La vigenza del principio iura novit curia, nel senso che appartiene esclusivamente al giudice la individuazione del "criterio" in base al quale valutare le opposte posizioni delle parti, riduce ad unità la funzione del giudice chiamato sia ad affermare la esistenza di una norma che preveda il fatto come fonte del diritto azionato, sia ad accertare la veridicità del fatto concreto e particolare che viene prospettato come rispondente a quello ipotizzato dalla norma che si assume debba essere applicata.
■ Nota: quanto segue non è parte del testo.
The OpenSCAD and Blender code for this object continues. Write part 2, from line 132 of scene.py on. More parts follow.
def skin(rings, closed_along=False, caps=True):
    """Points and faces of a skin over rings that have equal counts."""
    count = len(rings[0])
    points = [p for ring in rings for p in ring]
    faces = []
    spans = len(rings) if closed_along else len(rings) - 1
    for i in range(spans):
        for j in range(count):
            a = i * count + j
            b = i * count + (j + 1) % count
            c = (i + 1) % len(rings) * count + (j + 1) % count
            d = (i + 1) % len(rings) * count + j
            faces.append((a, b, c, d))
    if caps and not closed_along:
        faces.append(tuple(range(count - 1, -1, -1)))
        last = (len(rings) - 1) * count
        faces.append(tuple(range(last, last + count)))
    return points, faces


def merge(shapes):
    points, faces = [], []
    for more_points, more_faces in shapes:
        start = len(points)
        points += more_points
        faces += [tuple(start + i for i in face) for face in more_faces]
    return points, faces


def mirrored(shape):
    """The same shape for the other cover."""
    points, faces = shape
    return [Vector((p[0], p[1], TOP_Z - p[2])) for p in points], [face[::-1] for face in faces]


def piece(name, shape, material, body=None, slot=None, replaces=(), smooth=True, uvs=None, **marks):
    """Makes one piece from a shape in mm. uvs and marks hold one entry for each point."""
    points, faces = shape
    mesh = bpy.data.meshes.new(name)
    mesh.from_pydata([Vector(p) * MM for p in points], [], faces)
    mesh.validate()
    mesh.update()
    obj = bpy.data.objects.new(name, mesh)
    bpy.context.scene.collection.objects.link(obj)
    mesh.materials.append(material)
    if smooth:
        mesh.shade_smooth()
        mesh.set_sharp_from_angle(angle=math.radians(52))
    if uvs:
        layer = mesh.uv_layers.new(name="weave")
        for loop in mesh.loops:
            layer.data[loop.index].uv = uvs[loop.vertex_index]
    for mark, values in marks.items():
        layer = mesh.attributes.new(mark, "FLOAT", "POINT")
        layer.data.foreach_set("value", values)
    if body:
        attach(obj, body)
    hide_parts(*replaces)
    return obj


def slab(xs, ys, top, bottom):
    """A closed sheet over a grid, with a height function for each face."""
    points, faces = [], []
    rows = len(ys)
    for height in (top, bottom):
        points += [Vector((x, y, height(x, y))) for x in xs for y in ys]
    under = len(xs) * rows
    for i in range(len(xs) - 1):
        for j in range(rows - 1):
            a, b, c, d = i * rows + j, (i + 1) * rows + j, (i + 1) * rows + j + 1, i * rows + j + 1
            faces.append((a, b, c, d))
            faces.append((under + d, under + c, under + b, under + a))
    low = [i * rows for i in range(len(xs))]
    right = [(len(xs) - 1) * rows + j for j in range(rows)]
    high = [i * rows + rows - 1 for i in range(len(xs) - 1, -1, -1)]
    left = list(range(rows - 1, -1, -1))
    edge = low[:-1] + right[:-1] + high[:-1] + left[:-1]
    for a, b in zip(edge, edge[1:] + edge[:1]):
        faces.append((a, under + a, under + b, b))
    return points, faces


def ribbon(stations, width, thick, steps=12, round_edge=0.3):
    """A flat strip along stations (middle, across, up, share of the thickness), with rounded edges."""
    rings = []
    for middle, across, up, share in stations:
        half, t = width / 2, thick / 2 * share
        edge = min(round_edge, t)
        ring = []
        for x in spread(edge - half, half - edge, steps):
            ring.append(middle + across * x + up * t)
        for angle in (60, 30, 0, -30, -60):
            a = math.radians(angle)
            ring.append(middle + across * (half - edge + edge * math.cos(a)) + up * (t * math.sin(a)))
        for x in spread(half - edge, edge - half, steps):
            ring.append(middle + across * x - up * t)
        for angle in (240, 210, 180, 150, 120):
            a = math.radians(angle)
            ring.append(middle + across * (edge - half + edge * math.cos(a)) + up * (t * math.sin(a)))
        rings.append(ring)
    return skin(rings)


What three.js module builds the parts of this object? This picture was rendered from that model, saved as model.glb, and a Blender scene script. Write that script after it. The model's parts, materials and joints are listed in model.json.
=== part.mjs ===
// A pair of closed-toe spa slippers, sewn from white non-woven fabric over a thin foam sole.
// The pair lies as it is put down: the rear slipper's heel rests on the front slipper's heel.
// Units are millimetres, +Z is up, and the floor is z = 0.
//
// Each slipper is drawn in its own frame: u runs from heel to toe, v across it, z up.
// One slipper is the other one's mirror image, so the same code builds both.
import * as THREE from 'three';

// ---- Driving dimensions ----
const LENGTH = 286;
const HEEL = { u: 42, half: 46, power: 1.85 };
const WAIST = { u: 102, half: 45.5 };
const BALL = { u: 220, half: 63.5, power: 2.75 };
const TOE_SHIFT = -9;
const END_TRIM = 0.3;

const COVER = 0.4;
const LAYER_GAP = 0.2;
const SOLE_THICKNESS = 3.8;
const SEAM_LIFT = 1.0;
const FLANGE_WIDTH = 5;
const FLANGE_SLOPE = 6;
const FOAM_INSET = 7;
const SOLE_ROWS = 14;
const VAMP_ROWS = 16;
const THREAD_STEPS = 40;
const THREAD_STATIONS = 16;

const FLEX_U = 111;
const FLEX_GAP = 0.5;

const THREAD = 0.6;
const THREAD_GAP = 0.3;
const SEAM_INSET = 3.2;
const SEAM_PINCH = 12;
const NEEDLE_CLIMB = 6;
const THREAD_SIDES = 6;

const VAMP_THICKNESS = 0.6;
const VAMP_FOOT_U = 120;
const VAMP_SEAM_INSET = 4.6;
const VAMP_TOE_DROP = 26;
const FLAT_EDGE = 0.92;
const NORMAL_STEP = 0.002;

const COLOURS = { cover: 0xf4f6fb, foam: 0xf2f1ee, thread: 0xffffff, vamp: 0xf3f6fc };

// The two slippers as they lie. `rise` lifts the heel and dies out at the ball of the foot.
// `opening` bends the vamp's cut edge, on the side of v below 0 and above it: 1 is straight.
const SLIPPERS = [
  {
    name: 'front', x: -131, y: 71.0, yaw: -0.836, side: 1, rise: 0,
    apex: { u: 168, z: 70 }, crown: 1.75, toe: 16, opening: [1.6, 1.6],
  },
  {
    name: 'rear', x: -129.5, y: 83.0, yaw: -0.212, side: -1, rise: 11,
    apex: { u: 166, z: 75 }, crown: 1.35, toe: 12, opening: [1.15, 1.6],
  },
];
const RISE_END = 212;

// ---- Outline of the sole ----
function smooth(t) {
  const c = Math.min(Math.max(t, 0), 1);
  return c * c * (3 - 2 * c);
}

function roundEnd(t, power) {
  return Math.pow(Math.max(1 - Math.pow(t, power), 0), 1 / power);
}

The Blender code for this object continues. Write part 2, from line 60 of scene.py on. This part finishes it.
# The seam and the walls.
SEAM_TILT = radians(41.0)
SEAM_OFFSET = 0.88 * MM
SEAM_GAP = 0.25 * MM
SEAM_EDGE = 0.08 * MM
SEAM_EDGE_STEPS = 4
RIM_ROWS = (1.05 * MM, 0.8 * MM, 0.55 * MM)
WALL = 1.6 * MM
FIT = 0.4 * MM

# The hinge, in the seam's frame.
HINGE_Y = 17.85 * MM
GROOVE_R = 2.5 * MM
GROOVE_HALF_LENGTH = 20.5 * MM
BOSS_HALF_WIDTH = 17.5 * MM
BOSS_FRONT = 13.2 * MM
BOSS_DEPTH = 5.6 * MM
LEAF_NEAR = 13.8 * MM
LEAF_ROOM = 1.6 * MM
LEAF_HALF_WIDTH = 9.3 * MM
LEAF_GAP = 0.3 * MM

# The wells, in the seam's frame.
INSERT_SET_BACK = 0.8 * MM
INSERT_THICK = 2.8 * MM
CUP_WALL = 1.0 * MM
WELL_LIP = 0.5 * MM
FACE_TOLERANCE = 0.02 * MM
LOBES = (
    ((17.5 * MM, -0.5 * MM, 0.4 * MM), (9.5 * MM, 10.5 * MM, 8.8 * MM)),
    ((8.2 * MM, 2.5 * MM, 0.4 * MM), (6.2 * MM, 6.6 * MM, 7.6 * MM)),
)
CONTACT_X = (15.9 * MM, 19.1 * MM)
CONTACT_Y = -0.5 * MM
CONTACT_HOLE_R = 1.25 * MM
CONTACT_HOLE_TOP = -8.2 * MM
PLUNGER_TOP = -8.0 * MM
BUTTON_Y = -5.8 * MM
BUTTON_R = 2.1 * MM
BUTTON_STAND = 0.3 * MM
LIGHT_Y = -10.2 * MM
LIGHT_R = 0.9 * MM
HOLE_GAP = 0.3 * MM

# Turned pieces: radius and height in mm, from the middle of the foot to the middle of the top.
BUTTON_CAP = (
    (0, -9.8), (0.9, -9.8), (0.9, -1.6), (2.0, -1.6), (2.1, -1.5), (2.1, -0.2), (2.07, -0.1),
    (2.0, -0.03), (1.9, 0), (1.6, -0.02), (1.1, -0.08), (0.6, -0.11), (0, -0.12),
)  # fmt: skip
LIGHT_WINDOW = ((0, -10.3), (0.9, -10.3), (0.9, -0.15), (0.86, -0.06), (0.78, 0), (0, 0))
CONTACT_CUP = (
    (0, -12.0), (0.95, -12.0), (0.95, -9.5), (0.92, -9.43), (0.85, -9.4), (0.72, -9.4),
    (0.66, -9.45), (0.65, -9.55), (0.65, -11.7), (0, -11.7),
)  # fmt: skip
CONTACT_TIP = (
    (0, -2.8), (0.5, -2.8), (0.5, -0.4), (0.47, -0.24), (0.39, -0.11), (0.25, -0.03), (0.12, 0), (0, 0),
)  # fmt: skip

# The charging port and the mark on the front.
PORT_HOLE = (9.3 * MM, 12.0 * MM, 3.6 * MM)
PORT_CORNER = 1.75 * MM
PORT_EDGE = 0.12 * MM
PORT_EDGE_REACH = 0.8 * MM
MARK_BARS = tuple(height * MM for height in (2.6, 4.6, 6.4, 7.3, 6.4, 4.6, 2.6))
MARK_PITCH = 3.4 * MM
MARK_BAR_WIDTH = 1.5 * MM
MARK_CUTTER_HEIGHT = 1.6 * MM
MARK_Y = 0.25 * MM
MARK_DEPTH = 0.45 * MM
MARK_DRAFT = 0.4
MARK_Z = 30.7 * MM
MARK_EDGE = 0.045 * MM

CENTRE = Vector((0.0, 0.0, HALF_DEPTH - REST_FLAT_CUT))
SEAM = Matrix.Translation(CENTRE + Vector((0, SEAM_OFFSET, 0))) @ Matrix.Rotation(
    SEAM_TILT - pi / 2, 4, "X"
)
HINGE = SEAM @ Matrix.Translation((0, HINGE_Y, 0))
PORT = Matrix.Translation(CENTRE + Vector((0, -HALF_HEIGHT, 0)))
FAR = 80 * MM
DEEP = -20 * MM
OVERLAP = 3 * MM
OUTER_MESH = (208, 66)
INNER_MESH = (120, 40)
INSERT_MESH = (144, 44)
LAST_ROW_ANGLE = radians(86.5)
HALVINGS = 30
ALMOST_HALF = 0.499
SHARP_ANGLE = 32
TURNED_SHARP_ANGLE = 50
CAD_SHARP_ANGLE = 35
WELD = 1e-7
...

La domanda del Pubblico Ministero svolge, in questo contesto, più che un ruolo accusatorio, la funzione di consentire al convenuto una completa difesa prospettando l’ampio schermo nel quale potrà svolgersi l’azione di accertamento, di valutazione e di decisione del giudice.
Ritorna, così, all’evidenza il ruolo, nel quadro degli elementi strutturali dell’ordine giudiziario, che assume la figura del P.M.; pur essendo parte nella struttura dialettica del processo, egli trova giusta collocazione nell’ambito dell’ordine giudiziario solo in quanto, mi si consenta la debolezza della mia affezione terminologica, "promotore di giustizia"; in questo senso costituisce un ufficio che deve maturare nel suo interno un’azione coerente che, a sua volta, deve essere tradotta in una tecnica ed in una efficienza operativa affinata dalla convinzione del doveroso rispetto della dignità umana dei soggetti che, dalla attività istruttoria prima e dalla chiamata in giudizio, poi, sono raggiunti.
Ciò certamente, comporta scrupolo istruttorio e ponderatezza non disgiunte da continuo aggiornamento tecnico-giuridico ancorato alla evoluzione dei valori sociali normativamente riconosciuti e legittimati, ma, altresì, la convinzione maturata che la qualifica magistratuale impone di superare comode posizioni e di auspicare un giudizio che sia più autorevole per la sua struttura dialettica, più incisivo per la sua ricettività probatoria, più giusto per la pari tutela riconosciuta alla posizione di ciascuna parte, sempre attento al necessario equilibrio tra la esigenza di affermazione del diritto ed il rispetto della insopprimibile dignità umana dei soggetti convenuti.